Monday, February 23, 2009

Experiencing Spring Grove - a colloquium

COURSE DESCRIPTION - What can we learn about ourselves, our city, and our society from a cemetery? Discover the complex overlap of history, sociology, art, horticulture and business that are intertwined at the Cincinnati's Spring Grove cemetery. Based on the methodology of the “City as Text" explorations developed by Dr. Bernice Braid of Long Island University, Brooklyn, and the National Collegiate Honors Council’s Honors Semesters Committee, you will be challenged to step outside of your customary perspective for a while and “read” Spring Grove Cemetery as you would read a literary text, trying to discern its organizational patterns, its styles, its characters, its themes, and its underlying meanings.
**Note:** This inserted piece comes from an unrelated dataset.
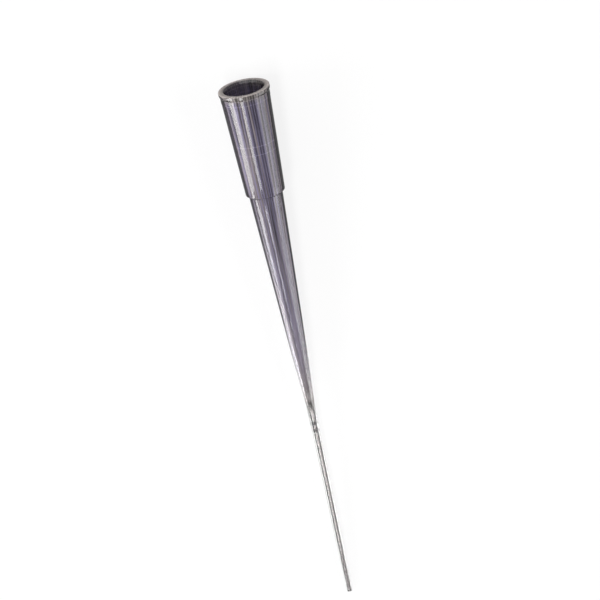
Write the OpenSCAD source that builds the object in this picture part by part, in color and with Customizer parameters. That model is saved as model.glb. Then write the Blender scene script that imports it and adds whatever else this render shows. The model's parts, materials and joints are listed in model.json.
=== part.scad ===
// Gel-loading pipette tip: a socket and collar for the pipette's nozzle, a long cone, and a fine capillary.
// One injection moulding in clear polypropylene, turned round one axis and open from end to end.
// It lies on its side as it comes to rest, on the lip of its mouth and on the end of its capillary,
// with its axis over the X axis and its mouth towards +X. Z = 0 is the bench.

/* [Lengths along the axis] */
// Mouth face to the foot of the collar
collar_len = 17.1; // [14:0.1:24]
// Foot of the collar to the end of the long cone
cone_len = 34.9; // [22:0.1:48]
// Height above the cone's end where its taper steepens
waist_len = 8.5; // [4:0.1:14]
// Parallel neck between the cone and the capillary
neck_len = 2.3; // [1:0.1:4]
// Shoulder where the neck runs down to the capillary
shoulder_len = 2.4; // [1:0.1:5]
// Capillary between the shoulder and its slimmer end
shaft_len = 16.3; // [8:0.1:30]
// Slimmer end of the capillary
point_len = 10.0; // [4:0.1:16]

/* [Socket for the nozzle] */
// Socket's diameter at the mouth
socket_d = 5.9; // [5:0.05:7.2]
// Half angle of the socket's taper, in degrees
socket_taper = 2.4; // [1:0.1:3.5]
// Depth of the socket, down to its ledge
socket_depth = 10.1; // [7:0.05:13]
// Straight seat at the foot of the socket, where the nozzle seals
seat_len = 1.4; // [1:0.05:3]
// Width of the ledge that stops the nozzle
ledge_w = 0.2; // [0.1:0.01:0.4]
// Width of the lead-in chamfer round the mouth
lead_w = 0.25; // [0.1:0.01:0.35]
// Depth of the lead-in chamfer
lead_h = 0.37; // [0.2:0.01:0.8]

/* [Bore] */
// Bore at the foot of the cone
cone_bore_d = 0.85; // [0.7:0.01:1.1]
// Height of the cone's bore above the cone's own end
throat_setback = 0.3; // [0.1:0.05:0.8]
// Width of the step from the cone's bore to the throat
throat_step = 0.095; // [0.05:0.005:0.12]
// Length of the straight throat
throat_len = 1.9; // [0.8:0.1:3]
// Length of the funnel between the throat and the capillary
funnel_len = 1.3; // [0.5:0.1:2.5]
// Bore at the top of the capillary
capillary_bore_d = 0.5; // [0.42:0.01:0.62]
// Open end of the capillary
orifice_d = 0.38; // [0.3:0.01:0.48]

/* [Walls] */
// Collar's wall at the top of the socket
collar_wall = 0.78; // [0.5:0.01:1.2]
// Cone's wall just under the collar
cone_wall = 0.5; // [0.35:0.005:0.7]
// Cone's wall where the taper steepens
waist_wall = 0.395; // [0.3:0.005:0.5]
// Wall round the throat
neck_wall = 0.325; // [0.25:0.005:0.45]
// Capillary's wall below the shoulder
capillary_wall = 0.33; // [0.2:0.005:0.42]
// Capillary's wall where its slimmer end begins
shaft_wall = 0.31; // [0.2:0.005:0.4]
// Wall round the open end
orifice_wall = 0.16; // [0.13:0.005:0.22]

/* [Lip and collar edges] */
// How far the lip stands out from the collar
lip_overhang = 0.195; // [0.1:0.005:0.35]
// Height of the lip's straight side
lip_h = 0.5; // [0.3:0.05:0.9]
// Height of the slope under the lip
undercut_h = 0.3; // [0.15:0.05:0.5]
// Depth below the mouth of the ring where the plain band ends
band_depth = 1.65; // [1.4:0.05:2.5]
// How far the plain band stands out from the collar
band_step = 0.035; // [0.02:0.005:0.06]
// How far the foot of the collar stands out from the cone
foot_step = 0.42; // [0.25:0.01:0.6]
// How far the foot's underside slopes down to the cone
foot_drop = 0.25; // [0.05:0.05:0.5]

/* [Rounded edges] */
// Lip's upper edge
lip_round = 0.12; // [0.05:0.01:0.2]
// Lip's lower edge
lip_under_round = 0.08; // [0.03:0.01:0.12]
// Edge of the collar's foot
foot_round = 0.12; // [0.05:0.01:0.2]
// Inside corner between the collar's foot and the cone
root_fillet = 0.15; // [0.05:0.01:0.25]
// Nozzle ledge's inner edge
ledge_round = 0.06; // [0.02:0.01:0.08]
// Outer edge of the open end
end_round = 0.12; // [0.05:0.01:0.12]

/* [Hidden] */
$fn = 96;
round_steps = 6;

// heights on the tip's own axis, with the open end of the capillary at 0
tip_len = collar_len + cone_len + neck_len + shoulder_len + shaft_len + point_len;
foot_z = tip_len - collar_len;
cone_z = foot_z - cone_len;
waist_z = cone_z + waist_len;
neck_z = cone_z - neck_len;
shoulder_z = neck_z - shoulder_len;
ledge_z = tip_len - socket_depth;
seat_z = ledge_z + seat_len;
socket_z = tip_len - lead_h;
throat_z = cone_z + throat_setback;
funnel_z = throat_z - throat_len;
shaft_z = funnel_z - funnel_len;

// radii of the bore
socket_r = socket_d / 2;
seat_r = socket_r - (socket_z - seat_z) * tan(socket_taper);
ledge_r = seat_r - ledge_w;
cone_bore_r = cone_bore_d / 2;
throat_r = cone_bore_r - throat_step;
capillary_r = capillary_bore_d / 2;
orifice_r = orifice_d / 2;

function along(z, z0, r0, z1, r1) = r0 + (r1 - r0) * (z - z0) / (z1 - z0);
function cone_bore_at(z) = along(z, ledge_z, ledge_r, throat_z, cone_bore_r);
function capillary_bore_at(z) = along(z, shaft_z, capillary_r, 0, orifice_r);

// outer radii, each a wall outside its bore
collar_r = socket_r + collar_wall;
band_r = collar_r + band_step;
lip_r = collar_r + lip_overhang;
cone_r = cone_bore_at(foot_z) + cone_wall;
foot_r = cone_r + foot_step;
waist_r = cone_bore_at(waist_z) + waist_wall;
neck_r = throat_r + neck_wall;
shoulder_r = capillary_bore_at(shoulder_z) + capillary_wall;
point_r = capillary_bore_at(point_len) + shaft_wall;
end_r = orifice_r + orifice_wall;

function unit(v) = v / norm(v);

// centre of the circle of radius r that touches both sides of the corner at p, between its neighbours a and b
function round_centre(a, p, b, r) =
    let (u = unit(a - p), v = unit(b - p), half = acos(u * v) / 2)
    p + unit(u + v) * r / sin(half);

// points along that circle, from the side towards a to the side towards b
function rounded(a, p, b, r) =
    let (
        u = unit(a - p), v = unit(b - p),
        c = round_centre(a, p, b, r),
        reach = sqrt((c - p) * (c - p) - r * r),
        first = p + u * reach - c,
        last = p + v * reach - c,
        start = atan2(first[1], first[0]),
        sweep = atan2(cross(first, last), first * last)
    )
    [for (i = [0 : round_steps])
        let (t = start + sweep * i / round_steps)
        c + r * [cos(t), sin(t)]];

// the outside from the rim down to the open end, as [radius, height]
rim = [socket_r + lead_w, tip_len];
lip_top = [lip_r, tip_len];
lip_under = [lip_r, tip_len - lip_h];
undercut = [band_r, tip_len - lip_h - undercut_h];
band_foot = [band_r, tip_len - band_depth];
collar_top = [collar_r, tip_len - band_depth];
foot_edge = [foot_r, foot_z + foot_drop];
foot_root = [cone_r, foot_z];
waist = [waist_r, waist_z];
point = [point_r, point_len];
end_edge = [end_r, 0];
orifice = [orifice_r, 0];

outside_line = concat(
    [rim],
    rounded(rim, lip_top, lip_under, lip_round),
    rounded(lip_top, lip_under, undercut, lip_under_round),
    [undercut, band_foot, collar_top],
    rounded(collar_top, foot_edge, foot_root, foot_round),
    rounded(foot_edge, foot_root, waist, root_fillet),
    [waist, [neck_r, cone_z], [neck_r, neck_z], [shoulder_r, shoulder_z], point],
    rounded(point, end_edge, orifice, end_round)
);

// the bore from the open end back up to the lead-in
throat_ledge = [cone_bore_r, throat_z];
ledge_edge = [ledge_r, ledge_z];
seat_foot = [seat_r, ledge_z];

bore_line = concat(
    [orifice, [capillary_r, shaft_z], [throat_r, funnel_z], [throat_r, throat_z], throat_ledge],
    rounded(throat_ledge, ledge_edge, seat_foot, ledge_round),
    [seat_foot, [seat_r, seat_z], [socket_r, socket_z]]
);

// the moulding, upright on its own axis with the mouth up
module moulding() {
    rotate_extrude() polygon(concat(outside_line, bore_line));
}

// the bench touches the lip's lower edge and the edge of the open end
lip_contact = round_centre(lip_top, lip_under, undercut, lip_under_round);
end_contact = round_centre(point, end_edge, orifice, end_round);
rise = lip_contact - end_contact;
lean = atan2(rise[0], rise[1]) + asin((lip_under_round - end_round) / norm(rise));
axis_height = cos(lean) * end_contact[0] - sin(lean) * end_contact[1] + end_round;

// furthest points of the laid tip along X, at the mouth's edge and at the open end
mouth_reach = round_centre(rim, lip_top, lip_under, lip_round) * [sin(lean), cos(lean)] + lip_round;
end_reach = end_contact * [-sin(lean), cos(lean)] - end_round;

module pipette_tip() {
    color([0.66, 0.64, 0.70, 0.75])
    translate([-(mouth_reach + end_reach) / 2, 0, axis_height])
    rotate([0, 90 - lean, 0])
    moulding();
}

pipette_tip();
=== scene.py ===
import json
import math

import bmesh
import bpy
from mathutils import Matrix, Vector


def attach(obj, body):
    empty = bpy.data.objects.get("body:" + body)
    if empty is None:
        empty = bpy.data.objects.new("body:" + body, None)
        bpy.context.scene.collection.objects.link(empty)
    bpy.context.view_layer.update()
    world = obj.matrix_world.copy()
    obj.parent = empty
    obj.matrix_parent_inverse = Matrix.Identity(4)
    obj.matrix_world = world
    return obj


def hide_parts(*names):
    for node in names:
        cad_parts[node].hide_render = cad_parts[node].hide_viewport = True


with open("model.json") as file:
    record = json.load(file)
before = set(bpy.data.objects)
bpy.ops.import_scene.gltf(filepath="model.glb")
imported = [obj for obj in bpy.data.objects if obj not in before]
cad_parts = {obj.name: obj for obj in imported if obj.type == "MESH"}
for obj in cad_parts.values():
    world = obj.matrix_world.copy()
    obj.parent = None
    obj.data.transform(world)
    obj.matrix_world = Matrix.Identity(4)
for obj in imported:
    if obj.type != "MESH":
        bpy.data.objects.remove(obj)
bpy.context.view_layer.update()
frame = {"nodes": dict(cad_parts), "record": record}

scene = bpy.context.scene


# ---- Tip ----
# One injection moulding in clear polypropylene, faintly smoky and violet-grey, round one straight axis.
# Its steel mould is polished on both sides of the wall. Pulling the plastic off the steel leaves fine drag
# marks along the collar and cone.

rim = next(mount for mount in frame["record"]["mounts"] if mount["name"] == "mouth_rim")
rim_centre = Vector(rim["pos_m"])
to_mouth = Vector(rim["axis"]).normalized()
above = Vector((-to_mouth.z, 0, to_mouth.x))
tip_length = 0.083
open_end = rim_centre - tip_length * to_mouth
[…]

We want you to discover the cemetery as if you were an anthropologist visiting a foreign land. Place as Text is Experiential Learning. Rather than go to a classroom, the internet or read a series of books - we are going to a Place. You learn from being immersed physically in the experience. It requires you to be an explorer in a unique space, and to discover its meaning through close, careful and continuous observation. Our "textbook" is the physical place. We will use guides, supplements, and experts, but the real source of information is the cemetery itself. This approach requires student responsibility and student active learning. You will shape this class through the questions you ask. Our goal is to answer the question "What are the many aspects of Spring Grove? " or perhaps, "What role does/can/should Spring Grove play in our community?" or maybe it is simply - "What is a cemetery?"